[lbo-talk] Obama, deficit hawk

ken hanly northsunm at yahoo.com
Tue Dec 8 15:12:41 PST 2009


Isn't this the same fellow who is sending 30,000 or so troops to Afghanistan at a million dollars each! All those entitlements such as Medicare and home care will be cut as will education funding and who knows what else. The hard choices really don't seem to be hurting the military-industrial complex.

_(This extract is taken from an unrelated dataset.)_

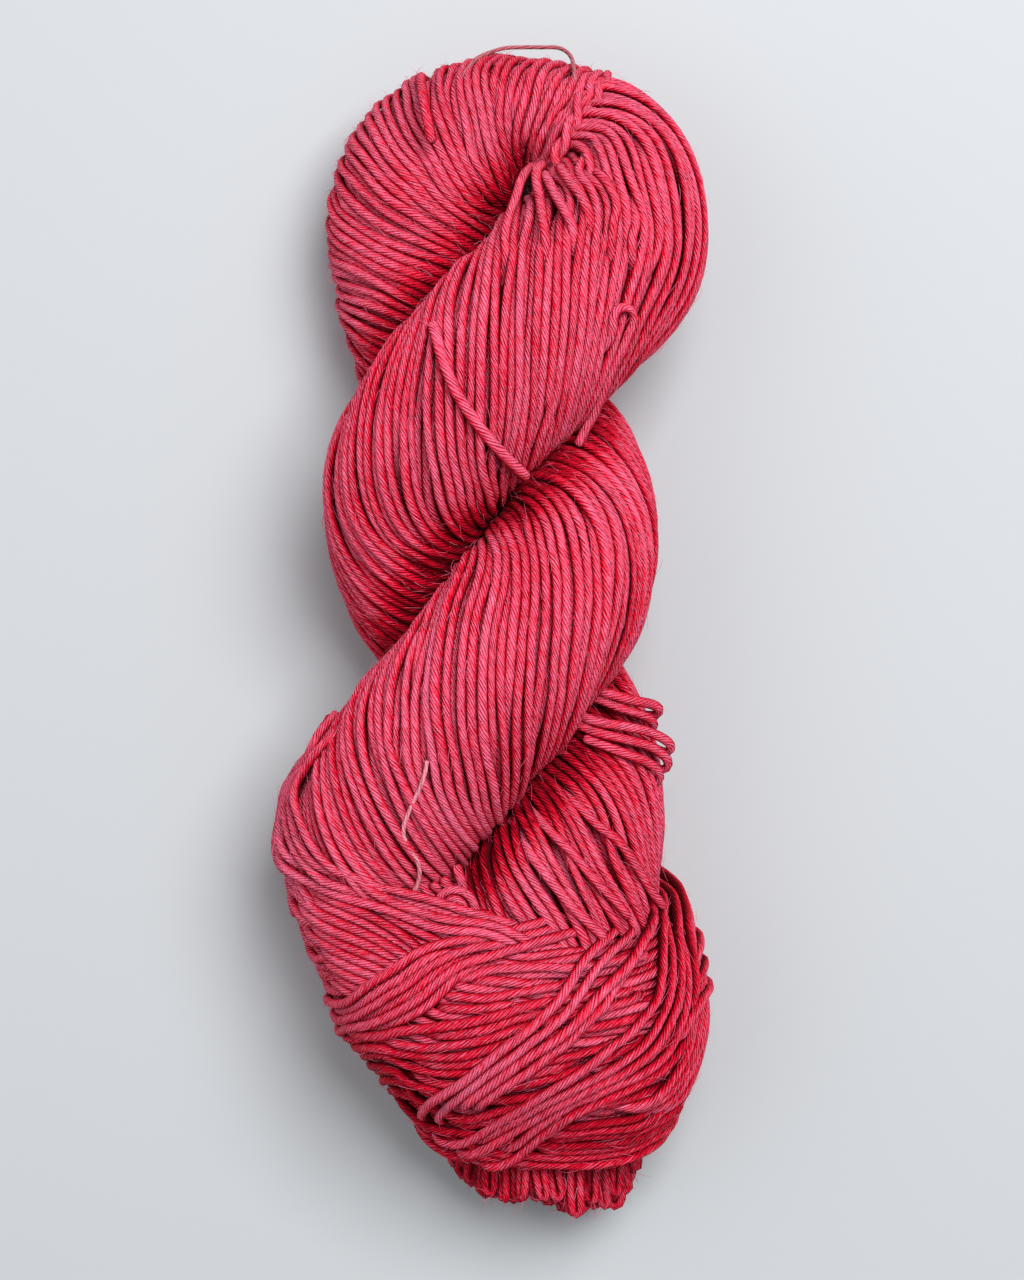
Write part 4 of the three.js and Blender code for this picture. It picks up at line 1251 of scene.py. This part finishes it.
def mathNode(tree, operation, a, b=None):
    # One Math node; a and b are sockets or plain numbers.
    made = node(tree, "ShaderNodeMath", operation=operation)
    for value, socket in zip((a, b), made.inputs):
        if value is not None:
            feed(tree, value, socket)
    return made.outputs[0]


def noiseNode(tree, scale, detail, vector):
    made = node(tree, "ShaderNodeTexNoise")
    for name, value in (("Scale", scale), ("Detail", detail), ("Vector", vector)):
        feed(tree, value, made.inputs[name])
    return made.outputs["Fac"]


def makeGroup(name, inputs, outputs):
    # An empty node group with its named inputs, as name: value, and its named outputs, as
    # name: kind. A colour has four numbers.
    tree = bpy.data.node_groups.new(name, "ShaderNodeTree")
    for label, value in inputs.items():
        kind = "NodeSocketFloat" if isinstance(value, float) else "NodeSocketColor"
        socket = tree.interface.new_socket(name=label, in_out="INPUT", socket_type=kind)
        socket.default_value = value
    for label, kind in outputs.items():
        tree.interface.new_socket(name=label, in_out="OUTPUT", socket_type=kind)
    return tree, node(tree, "NodeGroupInput"), node(tree, "NodeGroupOutput")


# The twist of the fine plies: sizes of its noises across the plies and along the strand, in plies
# and strand widths
twisting = {
    "drift": (0.35, 0.6), "driftSize": 1.1,
    "fibres": (2.6, 1.1), "fibreDetail": 3.0,
    "grooveSharpness": 2.0,
    "ownSeed": 61.0,
}


def makeTwistGroup(style):
    # Fine plies twisted round a strand, read from its UV: phase = plies · (u + v/turn) + slow
    # noise, height = 1 − (2·fract(phase) − 1)², a groove mask that is 1 between two plies, which
    # the colour takes as painted shade, and streaks of noise drawn out along the plies for the
    # single fibres. The round shading is (2u − 1)², 0 on the side that faces out of the hank and 1
    # on the one that faces in: a painted highlight along each strand's crest and painted shade
    # down its sides and underside.
    tree, into, out = makeGroup(
        "twistedPlies", {"Plies": 8.0, "Widths per Turn": 5.4},
        dict.fromkeys(("Height", "PaintedGrooveShade", "Fibres", "PaintedRoundShading"), "NodeSocketFloat"))
    uv = node(tree, "ShaderNodeUVMap", uv_map="alongStrand")
    parts = node(tree, "ShaderNodeSeparateXYZ")
    feed(tree, uv.outputs[0], parts.inputs[0])
    u, v = parts.outputs["X"], parts.outputs["Y"]
    tint = node(tree, "ShaderNodeAttribute", attribute_name="tint")
    own = mathNode(tree, "MULTIPLY", tint.outputs["Fac"], style["ownSeed"])
    turned = mathNode(tree, "DIVIDE", v, into.outputs["Widths per Turn"])
    around = mathNode(tree, "MULTIPLY", mathNode(tree, "ADD", u, turned), into.outputs["Plies"])

    def noiseAlong(scales, detail):
        # Noise of the distance across the plies, the distance along the strand and its own seed.
        vector = node(tree, "ShaderNodeCombineXYZ")
        feed(tree, mathNode(tree, "MULTIPLY", around, scales[0]), vector.inputs["X"])
        feed(tree, mathNode(tree, "MULTIPLY", v, scales[1]), vector.inputs["Y"])
        feed(tree, own, vector.inputs["Z"])
        return noiseNode(tree, 1.0, detail, vector.outputs[0])

    def twiceLessOne(value):
        return mathNode(tree, "SUBTRACT", mathNode(tree, "MULTIPLY", value, 2.0), 1.0)

    def squared(value):
        return mathNode(tree, "MULTIPLY", value, value)

    slow = mathNode(tree, "MULTIPLY", noiseAlong(style["drift"], 1.0), style["driftSize"])
    place = mathNode(tree, "ADD", around, slow)
    hollow = squared(twiceLessOne(mathNode(tree, "FRACT", place)))
    for name, value in (
            ("Height", mathNode(tree, "SUBTRACT", 1.0, hollow)),
            ("PaintedGrooveShade", mathNode(tree, "POWER", hollow, style["grooveSharpness"])),
            ("Fibres", noiseAlong(style["fibres"], style["fibreDetail"])),
            ("PaintedRoundShading", squared(twiceLessOne(u)))):
        feed(tree, value, out.inputs[name])
    return tree


# Dyed colour and painted shade: each effect as (the value at which it changes nothing, how far
# it moves the colour)
dyeAndShadeEffects = {
    "tint": (0.0, 0.2), "paintedFoldShade": (0.0, -1.1), "patches": (0.5, 0.9), "fleck": (0.5, 0.8),
    "Fibres": (0.5, 2.6), "PaintedGrooveShade": (0.3, -1.0), "PaintedRoundShading": (0.1, -3.8),
    "patchDetail": 2.0, "fleckScale": 2600.0, "fleckDetail": 2.0,
}


def makeDyeAndShadeGroup(style):
    # The colour drifts between a lighter and a deeper one over the hank, differs a little from
    # strand to strand and is streaked along the fibres. It also carries painted shade: darker
    # between the plies, down the sides of each strand, where a strand lies in a fold and on the low
    # and deep groups through their tint, with a painted highlight along each crest. Sum s of the
    # effects: middle to light by s, or to deep by −s.
    tree, into, out = makeGroup(
        "handDyeingAndPaintedShade", {
            "Light": (0.9, 0.2, 0.3, 1), "Middle": (0.7, 0.08, 0.16, 1),
            "Deep": (0.4, 0.02, 0.06, 1), "Patch Size": 40.0,
            "PaintedGrooveShade": 0.0, "Fibres": 0.5, "PaintedRoundShading": 0.0},
        {"Color": "NodeSocketColor", "Fleck": "NodeSocketFloat"})
    place = node(tree, "ShaderNodeTexCoord").outputs["Object"]
    values = {name: node(tree, "ShaderNodeAttribute", attribute_name=name).outputs["Fac"]
              for name in ("tint", "paintedFoldShade")}
    values["patches"] = noiseNode(
        tree, into.outputs["Patch Size"], style["patchDetail"], place)
    values["fleck"] = noiseNode(tree, style["fleckScale"], style["fleckDetail"], place)
    values.update({name: into.outputs[name] for name in ("Fibres", "PaintedGrooveShade", "PaintedRoundShading")})
    total = 0.0
    for name, value in values.items():
        middle, size = style[name]
        moved = mathNode(tree, "MULTIPLY", mathNode(tree, "SUBTRACT", value, middle), size)
        total = mathNode(tree, "ADD", total, moved)
    mixed = into.outputs["Middle"]
    for name, factor in (("Light", total), ("Deep", mathNode(tree, "MULTIPLY", total, -1.0))):
        mix = node(tree, "ShaderNodeMix", data_type="RGBA")
        feed(tree, factor, mix.inputs["Factor"])
        feed(tree, mixed, mix.inputs["A"])
        feed(tree, into.outputs[name], mix.inputs["B"])
        mixed = mix.outputs["Result"]
    feed(tree, mixed, out.inputs["Color"])
    feed(tree, values["fleck"], out.inputs["Fleck"])
    return tree


twistGroup = makeTwistGroup(twisting)
dyeAndShadeGroup = makeDyeAndShadeGroup(dyeAndShadeEffects)


def colour(red, green, blue):
    # A display colour, 0 to 255, as linear light.
    c = np.array([red, green, blue]) / 255
    linear = np.where(c <= 0.04045, c / 12.92, ((c + 0.055) / 1.055) ** 2.4)
    return (*linear.tolist(), 1.0)


# Light, middle and deep are the dyed colours, the inner yarn's dark as painted shade. Plied
# finishes also have their twist.
finishes = {
    "yarn": {
        "light": colour(255, 120, 154), "middle": colour(232, 8, 46), "deep": colour(84, 0, 9),
        "patchSize": 34.0, "plies": 9.0, "widthsPerTurn": 4.6, "gloss": 0.06, "sheen": 0.02,
        "sheenTint": colour(255, 150, 175), "roughness": 0.5, "bump": 1.0, "bumpDepth": 0.0003},
    "duskyThread": {
        "light": colour(196, 110, 118), "middle": colour(160, 74, 84), "deep": colour(100, 36, 46),
        "patchSize": 90.0, "plies": 3.0, "widthsPerTurn": 3.2, "gloss": 0.15, "sheen": 0.3,
        "sheenTint": colour(255, 200, 205), "roughness": 0.7, "bump": 0.8, "bumpDepth": 0.0003},
    "paleThread": {
        "light": colour(246, 168, 180), "middle": colour(226, 118, 136),
        "deep": colour(170, 50, 74), "patchSize": 90.0, "plies": 3.0, "widthsPerTurn": 3.2,
        "gloss": 0.15, "sheen": 0.3, "sheenTint": colour(255, 210, 215), "roughness": 0.7,
        "bump": 0.8, "bumpDepth": 0.0003},
    "innerYarnPaintedShade": {
        "light": colour(110, 8, 30), "middle": colour(86, 4, 20), "deep": colour(50, 0, 10),
        "patchSize": 120.0, "gloss": 0.05, "roughness": 0.9, "bump": 0.8, "bumpDepth": 0.0004},
    "singleFibre": {
        "light": colour(250, 124, 154), "middle": colour(232, 54, 92), "deep": colour(150, 10, 40),
        "patchSize": 120.0, "gloss": 0.05, "roughness": 0.9, "bump": 0.8, "bumpDepth": 0.0004},
}
pliedRelief = {"Height": 1.2, "Fibres": 2.2, "Fleck": 0.8}  # shares in the bump's height
sheenRoughness = 0.4
fleckRoughness = 0.25  # added to the roughness where the fleck is 1


def fibreMaterial(name, look):
    # Matt dyed cotton. A plied one is ridged by its fine plies and has a soft sheen of fibre ends;
    # the felted inside of the hank, dark as painted shade, and the single fibres have their fleck
    # alone.
    material = bpy.data.materials.new(name)
    material.use_nodes = True
    tree = material.node_tree
    shader = tree.nodes["Principled BSDF"]
    shader.inputs["Specular IOR Level"].default_value = look["gloss"]
    shader.inputs["Roughness"].default_value = look["roughness"]
    shadedDye = node(tree, "ShaderNodeGroup", node_tree=dyeAndShadeGroup)
    for label, key in (("Light", "light"), ("Middle", "middle"), ("Deep", "deep"),
                       ("Patch Size", "patchSize")):
        shadedDye.inputs[label].default_value = look[key]
    feed(tree, shadedDye.outputs["Color"], shader.inputs["Base Color"])
    height = shadedDye.outputs["Fleck"]
    if "plies" in look:
        shader.inputs["Sheen Weight"].default_value = look["sheen"]
        shader.inputs["Sheen Roughness"].default_value = sheenRoughness
        shader.inputs["Sheen Tint"].default_value = look["sheenTint"]
        twist = node(tree, "ShaderNodeGroup", node_tree=twistGroup)
        twist.inputs["Plies"].default_value = look["plies"]
        twist.inputs["Widths per Turn"].default_value = look["widthsPerTurn"]
        for label in ("PaintedGrooveShade", "Fibres", "PaintedRoundShading"):
            feed(tree, twist.outputs[label], shadedDye.inputs[label])
        rough = mathNode(tree, "MULTIPLY", shadedDye.outputs["Fleck"], fleckRoughness)
        feed(tree, mathNode(tree, "ADD", rough, look["roughness"]), shader.inputs["Roughness"])
        height = 0.0
        for label, share in pliedRelief.items():
            source = shadedDye if label == "Fleck" else twist
            part = mathNode(tree, "MULTIPLY", source.outputs[label], share)
            height = mathNode(tree, "ADD", height, part)
    bump = node(tree, "ShaderNodeBump")
    bump.inputs["Strength"].default_value = look["bump"]
    bump.inputs["Distance"].default_value = look["bumpDepth"]
    feed(tree, height, bump.inputs["Height"])
    feed(tree, bump.outputs["Normal"], shader.inputs["Normal"])
    return material


materials = {name: fibreMaterial(name, look) for name, look in finishes.items()}


def finishPiece(piece, finish):
    # The material of a finished piece, its body, and the solid that it stands for.
    piece.data.materials.append(materials[finish])
    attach(piece, "root")
    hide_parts("hank")


for name, strands in pieces.items():
    sides = 6 if name in ("plyUnder", "ringUnder") else 8
    finishPiece(strandsMesh(name, strands, sides), "yarn")
# The core under the ply and ring strands takes the dark painted shade colours.
finishPiece(coreMesh("innerHank", coreParts), "innerYarnPaintedShade")
finishPiece(fibres, "singleFibre")
for name, cord in freeCords.items():
    cordPieces[name].data.materials.append(materials[cord["finish"]])
print("finishes on")


# Floor and light
studio = {
    "floorSize": 6.0, "floorColour": (0.495, 0.516, 0.534, 1.0), "floorRoughness": 0.9,
    "floorGloss": 0.1,
    "keyPlace": (0.32, 0.42, 1.0), "keySize": 0.65, "keyPower": 15.4,
    "fillPlace": (-0.9, 0.1, 0.9), "fillSize": 1.3, "fillPower": 4.0,
    "skyColour": (0.95, 0.965, 1.0, 1.0), "skyStrength": 0.36,
}


def makeFloor(style):
    half = style["floorSize"] / 2
    corners = [(-half, -half, 0), (half, -half, 0), (half, half, 0), (-half, half, 0)]
    mesh = bpy.data.meshes.new("paleFloor")
    mesh.from_pydata(corners, [], [(0, 1, 2, 3)])
    floor = bpy.data.objects.new("paleFloor", mesh)
    bpy.context.scene.collection.objects.link(floor)
    material = bpy.data.materials.new("paleFloor")
    material.use_nodes = True
    shader = material.node_tree.nodes["Principled BSDF"]
    shader.inputs["Base Color"].default_value = style["floorColour"]
    shader.inputs["Roughness"].default_value = style["floorRoughness"]
    shader.inputs["Specular IOR Level"].default_value = style["floorGloss"]
    mesh.materials.append(material)


def softLight(name, place, size, power):
    # A square lamp at that place, turned to face the hank.
    data = bpy.data.lights.new(name, "AREA")
    data.size = size
    data.energy = power
    lamp = bpy.data.objects.new(name, data)
    away = np.array(place) / np.linalg.norm(place)
    lamp.location = place
    lamp.rotation_euler = (math.acos(away[2]), 0, math.atan2(away[1], away[0]) + math.pi / 2)
    bpy.context.scene.collection.objects.link(lamp)


def softSky(style):
    world = bpy.data.worlds.new("softSky")
    world.use_nodes = True
    background = world.node_tree.nodes["Background"]
    background.inputs["Color"].default_value = style["skyColour"]
    background.inputs["Strength"].default_value = style["skyStrength"]
    bpy.context.scene.world = world


makeFloor(studio)
softLight("keyLight", studio["keyPlace"], studio["keySize"], studio["keyPower"])
softLight("fillLight", studio["fillPlace"], studio["fillSize"], studio["fillPower"])
softSky(studio)
bpy.context.scene.view_settings.view_transform = "Standard"
print("floor and light set")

Blog: http://kenthink7.blogspot.com/index.html Blog: http://kencan7.blogspot.com/index.html

--- On Tue, 12/8/09, Doug Henwood <dhenwood at panix.com> wrote:


> From: Doug Henwood <dhenwood at panix.com>
> Subject: [lbo-talk] Obama, deficit hawk
> To: "lbo-talk" <lbo-talk at lbo-talk.org>
> Date: Tuesday, December 8, 2009, 1:44 PM
> <http://www.whitehouse.gov/the-press-office/remarks-president-job-creation-and-economic-growth>
>
> So one of the central goals of this administration is
> restoring fiscal responsibility.  Even as we have had
> to spend our way out of this recession in the near term,
> we've begun to make the hard choices necessary to get our
> country on a more stable fiscal footing in the long
> run.  So let me just be clear here.  Despite what
> some have claimed, the cost of the Recovery Act is only a
> very small part of our current budget imbalance.  In
> reality, the deficit had been building dramatically over the
> previous eight years.  We have a structural gap between
> the money going out and the money coming in.
>
> Folks passed tax cuts and expansive entitlement programs
> without paying for any of it -- even as health care costs
> kept rising, year after year.  As a result, the deficit
> had reached $1.3 trillion when we walked into the White
> House.  And I'd note:  These budget-busting tax
> cuts and spending programs were approved by many of the same
> people who are now waxing political about fiscal
> responsibility, while opposing our efforts to reduce
> deficits by getting health care costs under control. 
> It's a sight to see.
>
> The fact is we have refused to go along with business as
> usual; we are taking responsibility for every dollar we
> spend.  We've done what some said was impossible: 
> preventing wasteful spending on outdated weapons systems
> that even the Pentagon said it didn't want.  We've
> combed the budget, cutting waste and excess wherever we
> could.  I'm still committed to halving the deficit we
> inherited by the end of my first term -- cutting it in
> half.  And I made clear from day one that I would not
> sign a health insurance reform bill if it raised the deficit
> by one dime -- and neither the House, nor the Senate bill
> does.  We've begun not only changing policies in
> Washington, we've also begun to change the culture in
> Washington.
>
> In the end, the economic crisis of the past year was not
> just the result of weaknesses in our economy.  It was
> also the result of weaknesses in our political system,
> because for decades, too many in Washington put off the hard
> decisions.  For decades, we've watched as efforts to
> solve tough problems have fallen prey to the bitterness of
> partisanship, to prosaic concerns of politics, to
> ever-quickening news cycles, to endless campaigns focused on
> scoring points instead of meeting our common challenges.
>
> We've seen the consequences of this failure of
> responsibility.  The American people have paid a heavy
> price.  And the question we'll have to answer now is if
> we're going to learn from our past, or if -- even in the
> aftermath of disaster -- we're going to repeat those same
> mistakes.  As the alarm bells fade, the din of
> Washington rises, as the forces of the status quo marshal
> their resources, we can be sure that answering this question
> will be a fight to the finish.  But I have every hope
> and expectation that we can rise to this moment, that we can
> transcend the failures of the past, that we can once again
> take responsibility for our future.